With Mosaddeq’s popularity soaring the young Shah was forced to appoint him as Prime Minister in May 1951. Prime Minister Mosaddeq decreed the oil industry nationalised. The British Cabinet was divided as to how to respond. Some urged an immediate show of force to seize Abadan, but the US, fearing this might lead to Stalin seizing Azerbaijan province in response, warned Britain off this course. The British Government in conjunction with the Oil Company decided on the strangulation of Iran’s oil exports to bring Mosaddeq and the young Shah to heel. The US Secretary of State urged the British to settle with the Iranians before Soviet influence grew in the country.

The British disagreed with the Americans that Communism was about to replace Mosaddeq, the Constitutionalist. They believed a more compliant Iranian Government that would do London’s bidding was possible. It was decided, therefore, to play for time by entering into negotiations and to use more covert methods to neutralise Mosaddeq. Anthony Eden was confident that British Embassy staff and intelligence Officers could do their work as always, in regime change. Sir Donald Logan, at the British Embassy in Tehran and Foreign Office recalled: “Our policy was to get rid of Mosaddeq as soon as possible… The two years he was there was too long for our thinking.”  (See C.M. Woodhouse, Something Ventured and Kermit Roosevelt, Countercoup: the Struggle for the Control of Iran, for the inside story of the coup from British and American participants.)

The British promoted an opposition in Iran to Mosaddeq. The Embassy and Intelligence Officers helped organise and coordinate it to engineer a break between Mosaddeq and the Shah. The British bribed prominent Iranians with suitcases of money and even imported arms for use by tribesmen against the Tehran Government. The Shah became frightened by the British moves and fled the country. The British then, working on the Red scare atmosphere prevalent in the US, with warnings that a Tudeh/communist takeover was imminent, convinced Washington to go along with a coup against Mosaddeq, supplying a list of possible replacements for American approval.

The Churchill Government authorised the coup for August 1953. Mosaddeq was overthrown and put on trial for treason. Although he was found guilty by the kangaroo court his defence in open military court had a dramatic effect on the Iranian people. He was sentenced to 3 years in solitary confinement.

Dr. Mohammad Mosaddeq was popular, patriotic, incorruptible and dedicated to liberal democracy. He dominated the nationalist movement and had the mass support of the people to make Iran a sovereign, independent country. However, the British were determined to get rid of him because he threatened their economic interests in Iran. The Anglo-Iranian oil company was the largest single British overseas investment, and its income was vital to a British Government after the Second World War, when rationing and austerity were features of the victory that resembled more a defeat. In such circumstances, economic exploitation of Iran’s oil resources predominated over support for assisting the development of a liberal democratic Iran. By plotting against and finally overthrowing Mosaddeq with the restoration of the autocratic Shah, the British Government effectively ended Iranian democracy and put Iran on the course that ended with the Islamic Republic in 1979.

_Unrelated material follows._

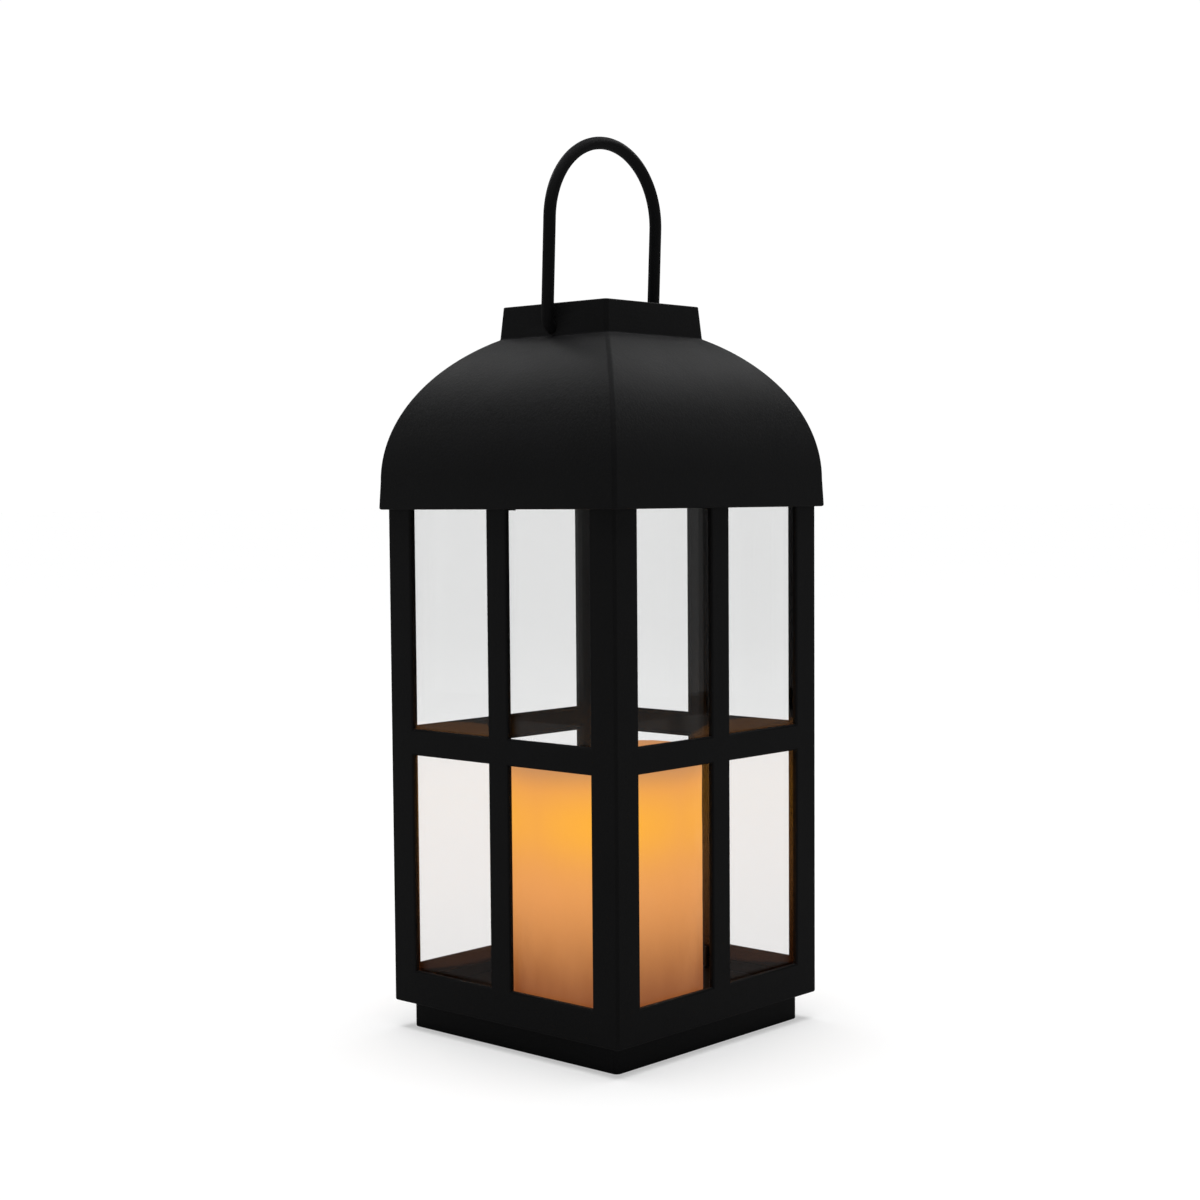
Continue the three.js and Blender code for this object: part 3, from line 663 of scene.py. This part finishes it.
# ------------------------------------------------------------------ the bail
def bail_path():
    """(y, z) along the wire, from one foot over the arch to the other, while it stands upright."""
    path = [(-HANDLE_END, HANDLE_PIVOT_Z), (-(HANDLE_END + 1.0), HANDLE_PIVOT_Z)]
    bend_center = (-(HANDLE_SPREAD - HANDLE_BEND), HANDLE_PIVOT_Z + HANDLE_BEND)
    path += arc(bend_center, HANDLE_BEND, -90, -180, 10)
    steps = 10
    leg = HANDLE_ARCH_Z - bend_center[1]
    path += [(-HANDLE_SPREAD, bend_center[1] + leg * i / steps) for i in range(1, steps)]
    path += arc((0, HANDLE_ARCH_Z), HANDLE_SPREAD, 180, 90, 32)
    path += [(-y, z) for y, z in reversed(path[:-1])]
    return path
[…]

On 15 April 2024 that product of the British Indian Empire, Prime Minister Rishi Sunak, made a statement to the House of Commons on “Iran’s attack on Israel” in which he said:

“On Saturday evening, Iran sought to plunge the middle east into a new crisis. It launched a barrage of missiles and attack drones towards Israel. The scale of the attack, and the fact that it was targeted directly at Israel, are without precedent. It was a reckless and dangerous escalation. If it had succeeded, the fallout for regional security and the toll on Israeli citizens would have been catastrophic, but it did not succeed… With this attack, Iran has once again shown its true colours. It is intent on sowing chaos in its own backyard—on further destabilising the middle east… We must uphold regional security against hostile actors, including in the Red sea, and we must ensure Israel’s security. That is non-negotiable and a fundamental condition for peace in the region. In the face of the threats that we saw this weekend, Israel has our full support… The conflict in Gaza must end. Hamas, who are backed by Iran, started this war. They wanted not just to kill and murder, but to destabilise the whole region… Saturday’s attack was the act of a despotic regime, and it is emblematic of the dangers that we face today. The links between such regimes are growing. Tel Aviv was not the only target of Iranian drones on Saturday; Putin was also launching them at Kyiv and Kharkiv. And who was the sole voice speaking up for Iran yesterday, seeking to justify its actions? Russia… The threats to stability are growing, not just in the middle east but everywhere, and we are meeting those threats, time after time, with British forces at the forefront. It is why our pilots were in action this weekend. It is why they have been policing the skies above Iraq and Syria for a decade. It is why our sailors are defending freedom of navigation in the Red Sea against the reckless attacks of the Iran-backed Houthi militia. It is why our soldiers are on the ground in Kosovo, Estonia, Poland and elsewhere, and it is why we have led the way in backing Ukraine, and we will continue to back it for as long as it takes. When adversaries such as Russia or Iran threaten peace and prosperity, we will always stand in their way, ready to defend our values and our interests.”

Unfortunately, there are no more John Dillons in Ireland to tell the World what Britain did to Persia and how it subverted Iranian democracy. Or how it created what is now Israel and virtually everything else that makes for the Middle East today out of its Great War of 1914.